If you want to keep a pruned signal in the generated RTL for debugging reasons, you can use the keep function of that signal:

class TopLevel extends Component {
  val io = new Bundle {
    val a, b = in UInt(8 bits)
    val result = out UInt(8 bits)
  }

  io.result := io.a + io.b

  val unusedSignal = UInt(8 bits)
  val unusedSignal2 = UInt(8 bits).keep()

  unusedSignal  := 0
  unusedSignal2 := unusedSignal
}

object Main {
  def main(args: Array[String]) {
    SpinalVhdl(new TopLevel).printPruned()
    // This will report nothing
  }
}

Parametrized Hardware (“Generic” in VHDL, “Parameter” in Verilog)

If you want to parameterize your component, you can give parameters to the constructor of the component as follows:

class MyAdder(width: BitCount) extends Component {
  val io = new Bundle {
    val a, b   = in UInt(width)
    val result = out UInt(width)
  }
  io.result := io.a + io.b
}

object Main {
  def main(args: Array[String]) {
    SpinalVhdl(new MyAdder(32 bits))
  }
}

If you have several parameters, it is a good practice to give a specific configuration class as follows:

case class MySocConfig(axiFrequency  : HertzNumber,
                       onChipRamSize : BigInt,
                       cpu           : RiscCoreConfig,
                       iCache        : InstructionCacheConfig)
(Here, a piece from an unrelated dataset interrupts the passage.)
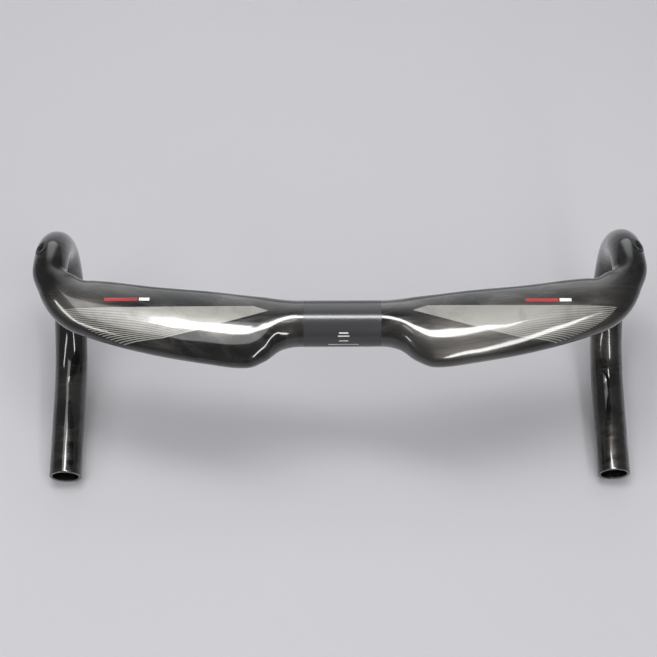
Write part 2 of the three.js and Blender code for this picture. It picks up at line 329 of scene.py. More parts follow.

class MySoc(config: MySocConfig) extends Component {
  ...
}

Synthesized component names

Within a module, each component has a name, called a “partial name”. The “full” name is built by joining every component’s parent name with “_”, for example: io_clockDomain_reset. You can use setName to replace this convention with a custom name. This is especially useful when interfacing with external components. The other methods are called getName, setPartialName, and getPartialName respectively.

When synthesized, each module gets the name of the Scala class defining it. You can override this as well with setDefinitionName.